Having repeatedly insisted that no civilians died during the last phase of the war, the growing and insurmountable weight of evidence on the scale of casualties has forced Sri Lanka to shift from blanket denial to open confrontation. The report of the UN Internal Review Panel stated that up to 70,000 Tamil civilians could have been killed, while the World Bank notes that over 100,000 Tamil civilians remain unaccounted for, after the end of the fighting in May 2009. Sri Lanka will use the distorted figures from its own census to undermine the gravity of international evidence and provide its allies in the UN Human Rights Council with ammunition to head off ‘western imperialism’.

The head of the Department for Census and Statistics DCA Gunawardena said that evidence by third parties and relatives will not be accepted. Furthermore, only those immediate family members with certificates or police documentation to prove death or disappearance will be able to submit their claim to the census. But the process to obtain death certificates is complex and has made it difficult for families to receive appropriate documentation.

“The lack of death certificates is a major problem in the north of Sri Lanka and in parts of the east. For the large number of female-headed households, death certificates proving that their husbands have died are essential to be able to claim compensation, to claim benefits, in some cases to put children into school, and to remarry.” – Minority Rights Group report 2011

Reports also suggest that certificates are only issued once family members provide assurance that no further legal action will be taken, an option that many would be forced to take. The UN’s Panel of Experts called on the government to not use the issuance of death certificates to preclude ‘any further legal recourse in the future.’

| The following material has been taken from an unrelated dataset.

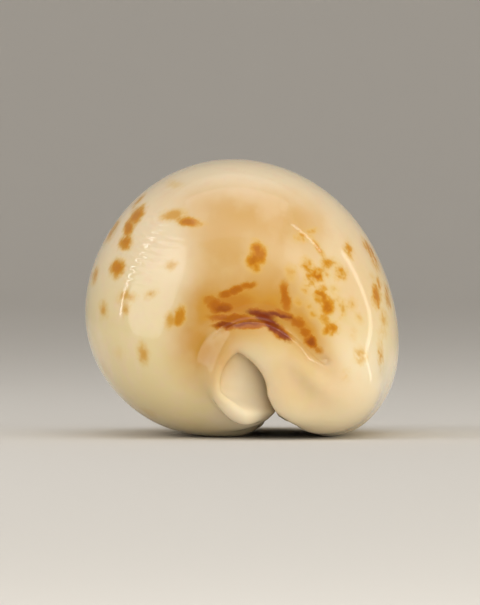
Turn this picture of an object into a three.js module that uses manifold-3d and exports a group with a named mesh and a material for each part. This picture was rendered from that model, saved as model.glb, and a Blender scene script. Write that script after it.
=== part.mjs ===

“While acknowledging the importance of expeditious issuance of death certificates when requested by a relative, the Panel stresses that in light of the experience in other countries, the issuance of a death certificate should not be used to distort or obscure the truth of the circumstances surrounding a death. Issuance of a death certificate following an administrative process is not a substitute for a bona fide investigation into the circumstances of an individual’s death, which meets international standards. It is also crucial that a relative’s acceptance of a death certificate does not lock the individual into a definitive legal position that precludes any further legal recourse in the future.” – UN Panel of Experts report

The government has also said that those who have fled the country would not be able to file the names of their dead relatives and nor will the families with no survivors be counted. Census officials were careful to point out that the LTTE leader Velupillai Prabhakaran and his family will therefore not be counted as there was no one left in the family to submit the claim. In short while the Sri Lankan government acknowledges that the LTTE leader and his immediate family were killed in the war, with evidence suggesting that his young son was executed while in the hands of the Sri Lankan military, they will nevertheless not be counted as ‘officially’ dead. Equally, other Tamil families across the north-east, who have perished entirely or whose relatives have now fled abroad, will be erased off the record of war deaths.

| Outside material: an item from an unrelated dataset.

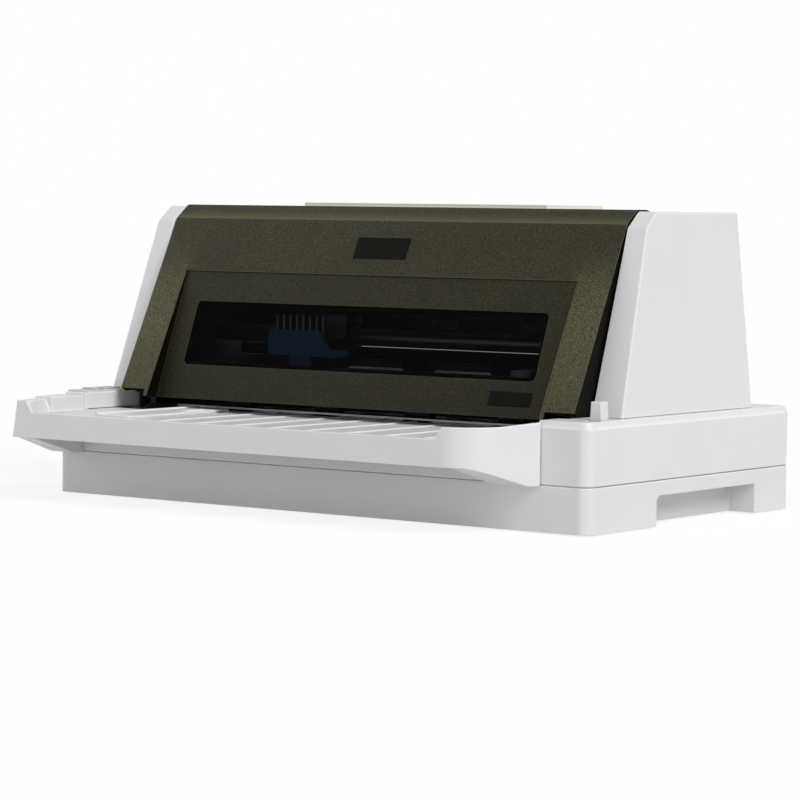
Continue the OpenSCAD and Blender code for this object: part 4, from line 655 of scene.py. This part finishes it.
def screw_tree():
    """Pan-head screws with a cross, pointing down, in rows of two."""
    tree, source = tree_of(
        "case_screws", Vector="Place",
        Float="Across Front Middle Back Head Head_height Shank Shank_length Cross")
    head = add(tree, "cylinder", 28, Radius=source["Head"], Depth=source["Head_height"])
    reach = add(tree, "times", source["Head"], 1.3)
    bars = [add(tree, "cube", add(tree, "point", *sizes, source["Head_height"]))
            for sizes in ((reach, source["Cross"]), (source["Cross"], reach))]
    down = add(tree, "times", source["Head_height"], -0.6)
    cutter = add(tree, "move", add(tree, "join", bars), add(tree, "point", Z=down))
    cut = add(tree, "GeometryNodeMeshBoolean", head, cutter, settings={"operation": "DIFFERENCE"})
    shank = add(tree, "cylinder", 20, Radius=source["Shank"], Depth=source["Shank_length"])
    lift = add(tree, "times", source["Shank_length"], 0.5)
    screw = add(tree, "join", [cut, add(tree, "move", shank, add(tree, "point", Z=lift))])
    side = add(tree, "times", source["Across"], -0.5)
    step = add(tree, "point", source["Across"])
    rows = [add(tree, "line", 2, add(tree, "point", side, source[label]), step)
            for label in ("Front", "Middle", "Back")]
    return close_tree(tree, source, add(tree, "copies", add(tree, "join", rows), Instance=screw))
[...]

The 16,000 employees of the Sri Lankan bureaucracy who will be deployed across the island to collect and record death certificates will establish an ‘official’ figure of civilian deaths which, Sri Lanka will petulantly insist, undermines established international estimates of tens of thousands of Tamil deaths, particularly those from the final months of the war. It is entirely predictable that Sri Lanka and its allies on the Human Rights Council will use the census to counter demands for a credible, independent investigation. Indeed Kamalesh Sharma, the Commonwealth Secretary General and notorious friend of Sri Lanka, has so far been the lone but prompt voice in welcoming the census.

It is significant that having called for more time and space over the past four years to establish its own investigation into war crimes, Sri Lanka has now changed tack and is instead preparing to challenge the now established and painstakingly collected evidence of war crimes. The government’s census will be far from credible, unlike the detailed reports by the UN and some NGOs and human rights organisations. But this shift from delaying accountability and justice to challenging the very need for it arguably clears the way for a decisive move towards a credible investigation of Sri Lanka’s crimes, an investigation that must undeniably be international. If left to its own devices, Sri Lanka will continue to create an alternative narrative of what occurred during the final months of the armed conflict, something it must not be allowed to do. An independent, international investigation is long overdue.